Por mais que se tenha recursos (as ofertas internacionais parecem promissoras) e esforços de equipes do mundo todo, o caminho da pesquisa clínica é naturalmente tortuoso. Um protocolo pode ser bem-sucedido ou não.

Um exemplo: um grupo de uma renomada universidade brasileira estava desenvolvendo um tratamento para dengue. A previsão era que, em um ano, o remédio já seria testado em humanos.

Mas, iniciados os ensaios em macacos, veio o banho de água fria: o medicamento, em vez de diminuir a viremia (presença no vírus no sangue) como era esperado, acabou aumentando.
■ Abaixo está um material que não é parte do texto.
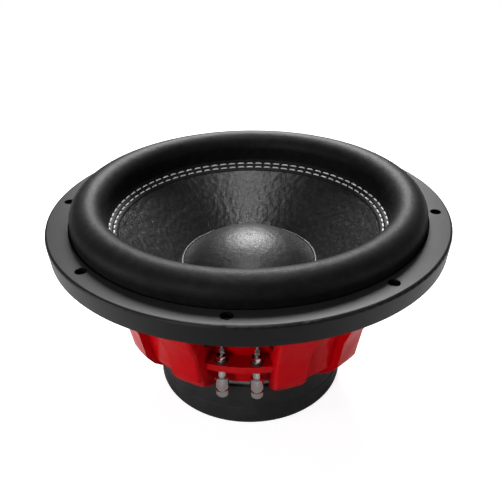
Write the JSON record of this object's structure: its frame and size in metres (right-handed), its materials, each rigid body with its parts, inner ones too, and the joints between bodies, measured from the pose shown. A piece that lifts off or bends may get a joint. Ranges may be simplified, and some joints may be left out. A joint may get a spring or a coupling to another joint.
{
  "type": "car subwoofer speaker",
  "caption": "Round car subwoofer driver: stitched half-roll surround and paper cone in a cast five-arm basket, with push terminals and a booted ferrite motor.",
  "frame": {"origin": "centre of the magnet boot's flat underside, on the speaker's axis", "axes": "+Z along the speaker's axis towards the cone; -Y towards the terminals; +X to the right seen from the terminal side"},
  "size_m": [0.318, 0.318, 0.1783],
  "materials": {
    "basket_red": "gloss powder coat",
    "trim_black": "satin moulded rubber",
    "gasket_foam": "closed-cell foam",
    "plate_zinc": "turned and zinc plated",
    "screw_black": "black oxide",
    "ferrite": "ground ferrite",
    "ring_aluminium": "turned",
    "yoke_steel": "turned and zinc plated",
    "screen_steel": "black perforated sheet",
    "boot_rubber": "matte moulded rubber",
    "nylon_black": "moulded nylon",
    "terminal_chrome": "chrome plated brass",
    "lug_tin": "tinned",
    "cone_paper": "pressed paper, dark and slightly leathery",
    "cap_paper": "pressed paper, satin",
    "former_aluminium": "thin sheet",
    "winding_copper": "enamelled copper wire",
    "collar_paper": "kraft paper",
    "spider_cloth": "resin-treated cloth",
    "surround_foam": "matte moulded foam rubber",
    "thread_white": "twisted polyester thread",
    "lead_braid": "tinsel braid",
    "spring_steel": "bright wire"
  },
  "bodies": {
    "frame": {"basket": "basket_red", "trim_ring": "trim_black", "mounting_gasket": "gasket_foam", "top_plate": "plate_zinc", "plate_screws": "screw_black", "magnet_lower": "ferrite", "magnet_upper": "ferrite", "shorting_ring": "ring_aluminium", "yoke": "yoke_steel", "vent_screen": "screen_steel", "magnet_boot": "boot_rubber", "terminal_bushes": "nylon_black", "terminal_posts": "terminal_chrome", "terminal_nuts": "terminal_chrome", "terminal_washers": "terminal_chrome", "solder_lugs": "lug_tin"},
    "cone_assembly": {"cone": "cone_paper", "dust_cap": "cap_paper", "coil_former": "former_aluminium", "coil_winding": "winding_copper", "former_collar": "collar_paper", "spider": "spider_cloth", "surround": "surround_foam", "surround_thread": "thread_white", "lead_left": "lead_braid", "lead_right": "lead_braid"},
    "left_button": {"button_left": "terminal_chrome", "button_spring_left": "spring_steel"},
    "right_button": {"button_right": "terminal_chrome", "button_spring_right": "spring_steel"}
  },
  "joints": [
    {"name": "cone_travel", "type": "slide", "parent": "frame", "child": "cone_assembly", "axis": [0, 0, 1], "range_m": [-0.012, 0.012], "stiffness_N_per_m": 6000, "deforming": ["surround", "spider", "lead_left", "lead_right"]},
    {"name": "left_button_press", "type": "slide", "parent": "frame", "child": "left_button", "axis": [0, 0, 1], "range_m": [0, 0.002], "stiffness_N_per_m": 1500, "springref_m": -0.003, "deforming": ["button_spring_left"]},
    {"name": "right_button_press", "type": "slide", "parent": "frame", "child": "right_button", "axis": [0, 0, 1], "range_m": [0, 0.002], "stiffness_N_per_m": 1500, "springref_m": -0.003, "deforming": ["button_spring_right"]}
  ]
}
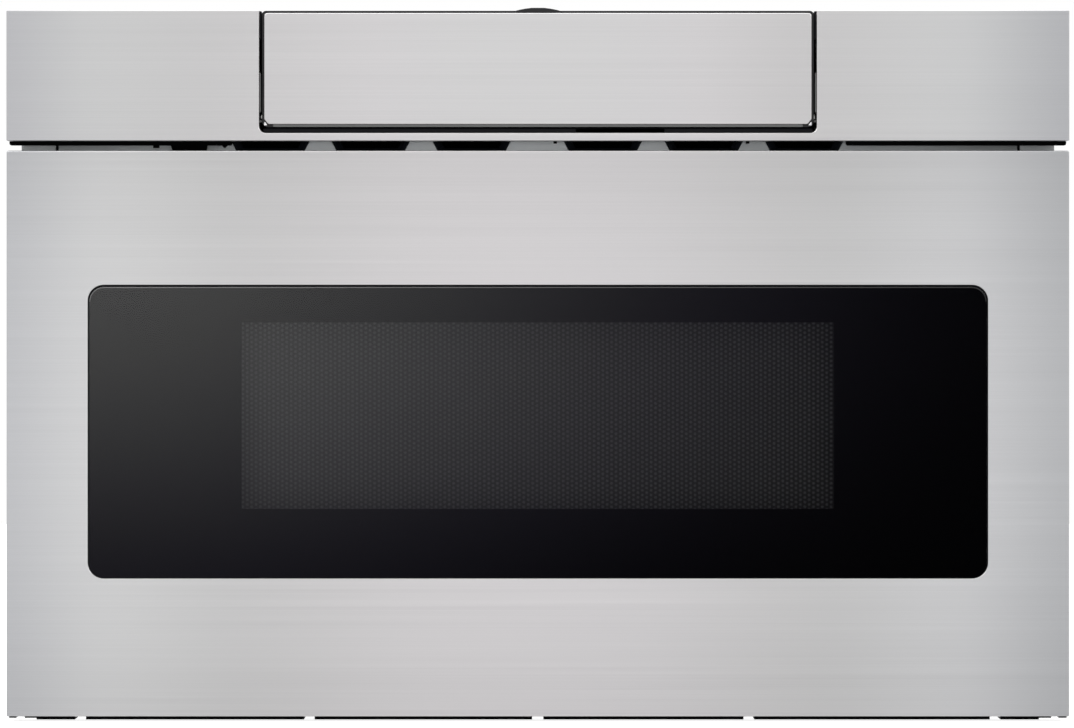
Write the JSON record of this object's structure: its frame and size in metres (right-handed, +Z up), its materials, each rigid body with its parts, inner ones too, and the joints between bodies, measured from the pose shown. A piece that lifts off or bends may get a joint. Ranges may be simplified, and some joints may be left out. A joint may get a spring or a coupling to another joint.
{
  "type": "microwave drawer",
  "caption": "Built-in microwave oven drawer with a stainless front, dark glass window, tilting control panel, telescopic slides and a rack-and-pinion drive.",
  "frame": {"origin": "bottom centre of the bounding box: middle of the width and of the depth, at the height of the lowest edge of the drawer front", "axes": "+X to the right seen from the front, +Y to the back, +Z up; the drawer opens towards -Y"},
  "size_m": [0.6064, 0.5906, 0.4063],
  "materials": {
    "stainless_skin": "satin stainless steel with fine horizontal brushing",
    "black_plastic": "black moulded plastic, fine matte texture",
    "tinted_window_glass": "black tinted polished glass",
    "touch_panel_glass": "opaque black polished glass",
    "galvanised_sheet": "zinc-coated sheet steel, dull grey",
    "cavity_enamel": "grey baked enamel, satin",
    "perforated_screen": "dark painted perforated sheet",
    "slide_steel": "bright zinc-plated rolled steel",
    "choke_plastic": "grey moulded plastic",
    "mica_sheet": "pressed mica sheet",
    "ceramic_plate": "opaque pale glass ceramic, polished",
    "natural_nylon": "unpigmented nylon",
    "plated_steel_parts": "plated steel",
    "aluminium_parts": "plain aluminium",
    "transformer_core": "varnished steel laminations and windings",
    "circuit_board": "green laminate with components",
    "lamp_body": "heat-resistant pale moulding with a clear lens",
    "polished_pin": "polished steel rod"
  },
  "bodies": {
    "chassis": {"back_panel": "galvanised_sheet", "base_plate": "galvanised_sheet", "cavity_ceiling": "cavity_enamel", "cavity_floor": "cavity_enamel", "cavity_left_wall": "cavity_enamel", "cavity_rear_wall": "cavity_enamel", "cavity_right_wall": "cavity_enamel", "cord_inlet": "black_plastic", "drawer_motor": "black_plastic", "exhaust_duct": "black_plastic", "fan_motor": "plated_steel_parts", "fan_shroud": "black_plastic", "fascia_backing": "black_plastic", "fascia_skin": "stainless_skin", "front_frame_left": "galvanised_sheet", "front_frame_right": "galvanised_sheet", "front_frame_sill": "galvanised_sheet", "hv_capacitor": "aluminium_parts", "hv_transformer": "transformer_core", "interlock_switch": "black_plastic", "left_side_panel": "galvanised_sheet", "magnetron": "plated_steel_parts", "mounting_flange_left": "galvanised_sheet", "mounting_flange_right": "galvanised_sheet", "noise_filter_board": "circuit_board", "oven_lamp": "lamp_body", "power_board": "circuit_board", "right_side_panel": "galvanised_sheet", "slide_outer_left": "slide_steel", "slide_outer_right": "slide_steel", "stirrer_cover": "mica_sheet", "stirrer_motor": "plated_steel_parts", "thermal_cutout": "black_plastic", "top_cover": "galvanised_sheet", "vent_panel": "galvanised_sheet", "waveguide": "aluminium_parts"},
    "drawer": {"drawer_front_skin": "stainless_skin", "door_frame": "black_plastic", "door_glass": "tinted_window_glass", "window_screen": "perforated_screen", "choke_cover": "choke_plastic", "drawer_left_side": "cavity_enamel", "drawer_right_side": "cavity_enamel", "drawer_back": "cavity_enamel", "drawer_floor": "cavity_enamel", "ceramic_floor_plate": "ceramic_plate", "slide_inner_left": "slide_steel", "slide_inner_right": "slide_steel", "drive_rack": "natural_nylon", "latch_hook": "natural_nylon"},
    "control_flap": {"flap_skin": "stainless_skin", "flap_housing": "black_plastic", "touch_glass": "touch_panel_glass", "control_board": "circuit_board", "flap_hinge_rod": "polished_pin"},
    "slide_left": {"slide_middle_left": "slide_steel"},
    "slide_right": {"slide_middle_right": "slide_steel"},
    "pinion": {"drive_pinion": "natural_nylon"},
    "stirrer": {"stirrer_antenna": "aluminium_parts"},
    "fan": {"cooling_fan": "black_plastic"}
  },
  "joints": [
    {"name": "drawer_slide", "type": "slide", "parent": "chassis", "child": "drawer", "axis": [0, -1, 0], "range_m": [0, 0.38]},
    {"name": "slide_left_extend", "type": "slide", "parent": "chassis", "child": "slide_left", "axis": [0, -1, 0], "range_m": [0, 0.19]},
    {"name": "slide_right_extend", "type": "slide", "parent": "chassis", "child": "slide_right", "axis": [0, -1, 0], "range_m": [0, 0.19]},
    {"name": "pinion_spin", "type": "hinge", "parent": "chassis", "child": "pinion", "pos_m": [-0.2667, -0.225, 0.064], "axis": [1, 0, 0], "range_deg": [0, 1560]},
    {"name": "control_panel_tilt", "type": "hinge", "parent": "chassis", "child": "control_flap", "pos_m": [0, -0.288, 0.344], "axis": [1, 0, 0], "range_deg": [0, 45]},
    {"name": "stirrer_spin", "type": "hinge", "parent": "chassis", "child": "stirrer", "pos_m": [0, -0.04, 0.28], "axis": [0, 0, 1], "continuous": true},
    {"name": "cooling_fan_spin", "type": "hinge", "parent": "chassis", "child": "fan", "pos_m": [0.15, 0.262, 0.24], "axis": [0, 1, 0], "continuous": true}
  ],
  "couplings": [
    {"joint": "slide_left_extend", "follows": "drawer_slide", "ratio": 0.5},
    {"joint": "slide_right_extend", "follows": "drawer_slide", "ratio": 0.5},
    {"joint": "pinion_spin", "follows": "drawer_slide", "rad_per_m": 71.429}
  ]
}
O estudo voltou para a estaca zero.

São várias as etapas do desenvolvimento de uma vacina até que se atinja o objetivo principal: estimular o sistema imunológico a reconhecer um agente agressor e produzir anticorpos específicos para combatê-lo, evitando que a doença se desenvolva.

É bom lembrar que mais de 90% das substâncias estudadas na fase pré-clínica (experimental) de uma nova droga são eliminadas por ineficácia ou falta de segurança.

Na fase clínica, que envolve pelo menos três etapas, testa-se diferentes parâmetros, como tolerância, eficácia, segurança e efeitos adversos do novo fármaco em diferentes grupos de voluntários. Ao todo, o processo de desenvolvimento de uma vacina pode levar 12 anos.

Há exceções, como a que ocorreu com a vacina contra o ebola, desenvolvida em tempo recorde (um ano e meio após anúncio oficial da epidemia) com esforço concentrado de pesquisadores e e recursos internacionais.

Embora a vacina contra o ebola pareça eficaz, com 100% de proteção segundo estudo com 4.000 pessoas, um painel internacional determinou que os testes devem seguir para verificar se ela gera imunidade de grupo.

É compreensível que, em um momento de temor mundial com a rápida expansão do vírus da zika e sua associação com os casos de microcefalia, o governo brasileiro queira dar respostas rápidas à população, porém, é preciso cautela com promessas.

Em dezembro, quando o Instituto Butantan disse que iniciaria estudos para uma vacina contra a zika, o secretário da Saúde do Estado, David Uip, evitou dar prazos.

O pior dos mundos para um grupo de pesquisa é trabalhar sob pressão. Rigor científico não combina com marketing político.